Do we see this in India? Perhaps yes but then it becomes a major issue for preying television reporters and then the government is so embarrassed and harassed that it is forced to act. It that a good democratic practice? Hang on further.

The entire Bangkok city was hijacked by a group of anti-government protestors. So much so that the police were mere spectators. No flights in and out of Bangkok airports took off. Thousands of passengers were stranded, many of them promising never to return. If they wanted, they could have put the siege for weeks and months. Bangkok is a mirror democracy with a shade of monarchy and full of anarchy. It never was and will never be a democratic country.

Will the Mumbai or Delhi airports be under such a siege? Well, the answer is no because very few leaders will call for such an action. If they do, they are sure to lose their deposit in the next elections. The voters, or the common people, rule the roast and they vent their anger not at airports but through vote. Hang on, there are still many more.

We have heard of many African countries and prominent out of them are Rwanda and Somalia where there are no governments in place. Civil war between different rebel groups and the government is a regular feature here. Very few in the world are bothered to bring back normalcy to these regions because it doesn’t pose a real threat to big economies like the US. Why the world got united in attacking Afghanistan and Iraq is not because of religion but because it brought a global threat of extinction. And these are the same global economies which sells arms and ammunitions to both the rebels and the government to fight each other.

India’s democratic set up and the constitution will crush these types of civil wars. Yes, if the Indian politicians continue to divide and rule in the name of religion and caste, there could be face offs like what we saw in Rajasthan by the Gurjars or what wee see in the form of Naxalite activities.

So is Indian democracy safe and vibrant? Are we safe? If you think it is, then think again. If at all a world war breaks out, it will be between India and Pakistan. If that happens, it will be nuclear war. And you know how safe we all will be once that happens.

But where does this rage come from in both Greece and France? Not because of poverty as its per capita income and quality-of-life indicators are average for the EU. Nor is Greece especially troubled by immigration problems. According to Owen Mathews of Mail Online, the answer lies partly in Greece's recent political history. Athens may have been the cradle of democracy in the 5th century BC, but in the intervening two-and-a-half millennia, the political system has been rather less enlightened.

From 1967 to 1974, Greece was ruled by a Right-wing military junta - the Regime of the Colonels - which imprisoned and tortured thousands of political opponents and left a legacy of public mistrust of the police.

Democracy was restored in November 1973 only after a violent student uprising was brutally put down when the Colonels sent tanks into the campus of Athens's Polytechnic University.
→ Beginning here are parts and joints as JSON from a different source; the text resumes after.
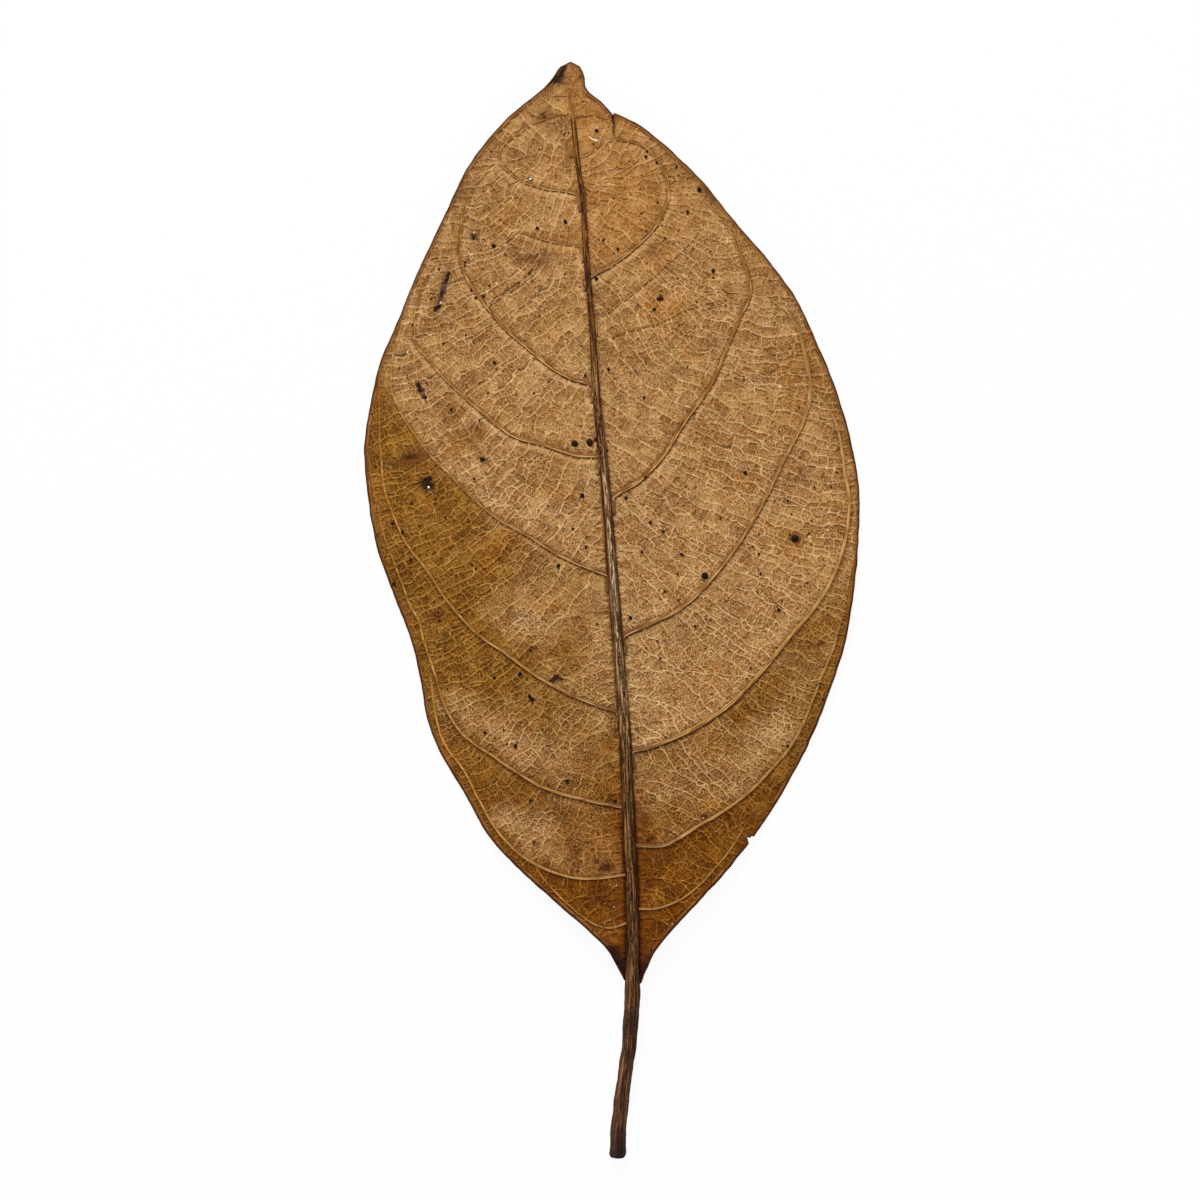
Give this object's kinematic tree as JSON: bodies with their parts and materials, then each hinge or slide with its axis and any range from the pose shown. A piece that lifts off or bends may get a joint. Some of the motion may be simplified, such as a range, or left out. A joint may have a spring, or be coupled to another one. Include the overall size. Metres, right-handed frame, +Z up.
{
  "type": "dried jackfruit leaf",
  "caption": "Dried oval jackfruit leaf lying underside up, with a raised midrib that runs on as the stalk and arching side veins.",
  "frame": {"origin": "middle of the leaf's box on the surface that it lies on", "axes": "+Y from the stalk's cut end towards the tip, +X to the right seen from above, +Z up out of the veined underside"},
  "size_m": [0.0794, 0.1756, 0.0061],
  "materials": {
    "dry_leaf": "matt"
  },
  "bodies": {
    "root": {"leaf": "dry_leaf"}
  },
  "joints": []
}
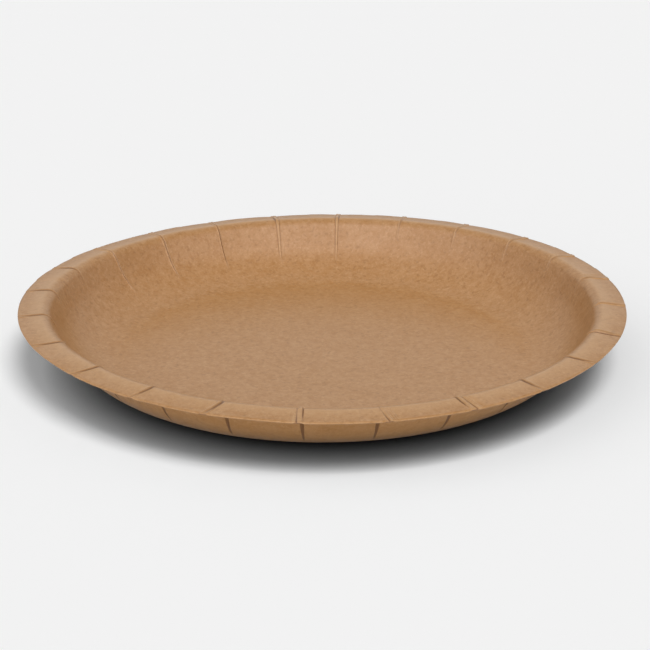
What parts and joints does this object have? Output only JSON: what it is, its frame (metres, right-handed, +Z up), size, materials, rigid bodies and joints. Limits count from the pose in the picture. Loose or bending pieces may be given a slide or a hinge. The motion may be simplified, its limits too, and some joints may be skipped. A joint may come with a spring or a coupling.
{
  "type": "kraft paper plate",
  "caption": "Round pressed kraft paper plate with a flat base, a steep curved wall, and a narrow rim with radial pleats.",
  "frame": {"origin": "centre of the underside of the base, where the plate's axis meets the table", "axes": "+Z up along the plate's axis, out of the open side; X and Y lie in the plane of the table, with the viewer of the picture on the -Y side"},
  "size_m": [0.23, 0.23, 0.0233],
  "materials": {
    "kraft_board": "matt uncoated kraft board"
  },
  "bodies": {
    "root": {"plate": "kraft_board"}
  },
  "joints": []
}
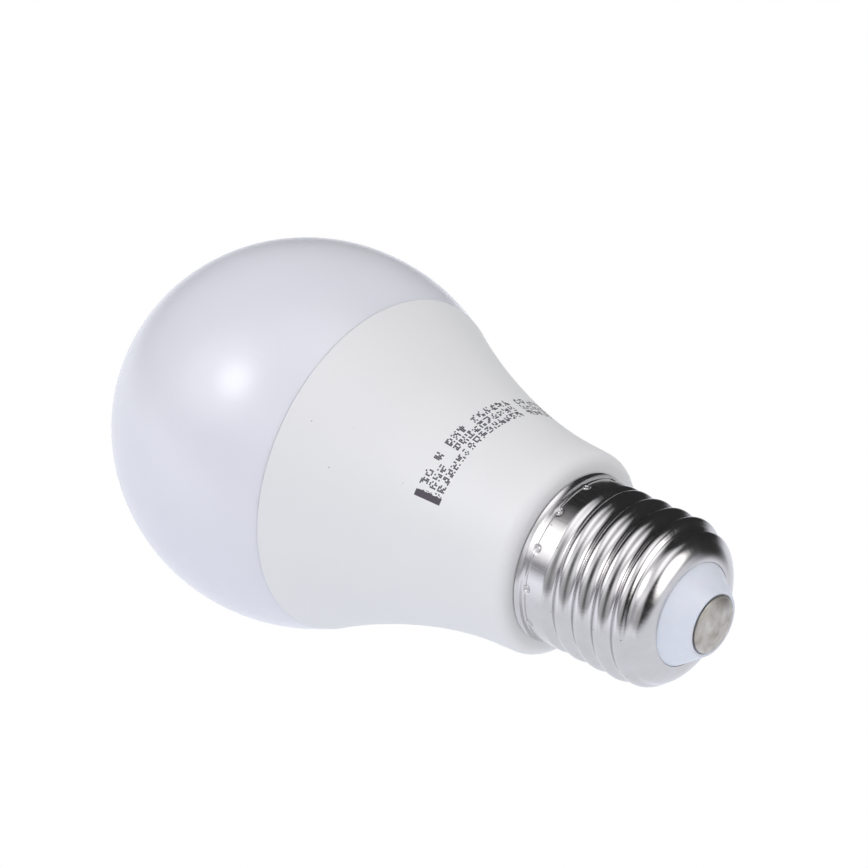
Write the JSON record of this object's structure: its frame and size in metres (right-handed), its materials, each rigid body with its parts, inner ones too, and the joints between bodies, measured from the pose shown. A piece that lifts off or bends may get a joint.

But they, in turn, lost all support and had to relinquish power.

Ever since, the student rioters who brought down the Colonels have been a staple of Greek school-book history. They are widely admired as popular heroes who resisted authority.

The comparison with riots in France in 2005 and 2007 is telling. In 2005, youths in 274 French cities protested following the accidental death of two teenagers after a police chase. Nearly 9,000 vehicles were torched, causing €200million of damage.

The violence was repeated last year after two youths crashed their stolen scooter into a police car, and riots broke out all over France.

In both France and Greece, riots broke out in purpose-built suburbs where youth unemployment, crime and violence thrive. And like Greece, France glorifies the student unrest of May 1968 as a rebellion against an authoritarian old guard.

More importantly, though, both countries have an unbroken tradition of a large and lumbering public sector, and short-sighted and selfish trades unions. In both countries, people are used to looking to the State for economic solutions.

Are you listening my dear Indian politicians?? We don’t want India to become another Greece or France? Big time developments like Gurgaon, Delhi Metro, Mumbai to Shanghai or other material developmental factors are not the answer. They can be destroyed within hours. Human development is the key. And for that to happen we need to strengthen our primary schools, modernize primary health centres, get more employment opportunities, root out corruption and stop differentiate between humans.